The first is what I generally do at the beginning, whether I’m running at the park or walking in kinhin. But after a period of observing my mind restlessly pacing back and forth like a tiger in a cage, I notice something changes: my mind slowly gets tired of pacing, then finally gives in to the repetition and just registers what is happening right in front of it.

And it’s just past that moment of what we commonly call boredom when everything finally starts to come into focus.

So many details emerge, all part of a larger whole: the variety in the colors of the grasses beneath my feet or the patterns of the wood in the floor of our meditation hall, the songs of different birds or the distinctive creak each plank in the floor makes when my foot presses it, the way my foot conforms to the unevenness of the chalky rock on the trail or feels the smooth coolness of the wooden floor, the ever-changing symphony of my own breathing in either place, the faintly waxy smell of the polished wood or the rich dampness of the trail, and I think if only life could be like this, and then I realize: this is life.

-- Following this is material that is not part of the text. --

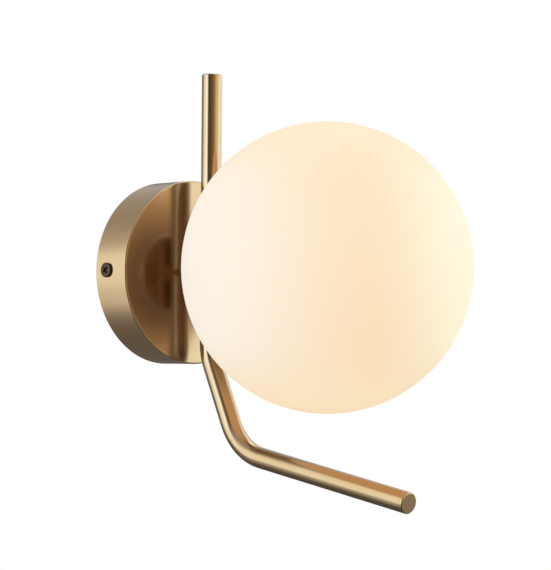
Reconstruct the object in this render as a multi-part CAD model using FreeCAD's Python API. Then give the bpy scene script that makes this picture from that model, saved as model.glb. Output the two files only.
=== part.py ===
import FreeCAD, Part
import math
import os

# Globe wall light on a bent brass rod. All sizes are in millimetres and degrees.
# Frame: X runs along the wall, Z is up, the wall is the plane Y = 0 and the light stands
# out towards -Y. The origin is where the axis of the canopy meets the wall. A "depth" is
# the distance out from the wall, so it lies at Y = -depth.

# Canopy: the round brass cup that covers the wall box
canopy_diameter = 100.0
canopy_depth = 24.0
canopy_wall = 1.0
canopy_edge_radius = 1.6
canopy_tube_clearance = 0.2
side_screw_depth = 9.0
side_screw_hole_clearance = 0.3

# Rod: one tube, upright in front of the canopy, then bent twice to run under the globe
rod_diameter = 11.0
rod_wall = 1.0
rod_stand_off = 7.0
rod_top_height = 107.3
upper_corner_drop = 44.7
upper_leg_tilt = 25.0
lower_corner_drop = 96.4
lower_leg_tilt = 80.0
lower_leg_length = 123.9
rod_bend_radius = 32.0
rod_cross_hole_clearance = 0.1

# Caps that close the two ends of the rod
top_cap_length = 9.0
end_cap_length = 2.0
cap_edge_radius = 0.6
cap_spigot_length = 8.0
cap_spigot_clearance = 0.05

# Globe: blown opal glass with a neck that screws into the fitter
globe_diameter = 150.0
globe_wall = 2.5
globe_gap = 8.1
neck_diameter = 38.0
neck_bore = 32.0
neck_outer_fillet = 2.0
neck_inner_fillet = 2.0
neck_lip_radius = 0.8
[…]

Norbuck Park is my meditation hall, and my meditation hall is Norbuck Park. Both are places where things are largely left to be whatever they will be, waiting for us to make the connections. More than the last patches of Blackland Prairie are at stake here, or some sort of vaguely defined personal “enlightenment.” What is really at stake is the nature of reality, the return to ourselves possible in both stillness and repeated motion, the places inside and outside of us that have not yet been ground or smoothed into something they are not. The circles of our lives don’t have to be ruts; they can be veins of the richest discovery – the discovery of the here and now. Once again this past Sunday, I realized just how much is revealed to us when there is nothing left to do but pay attention.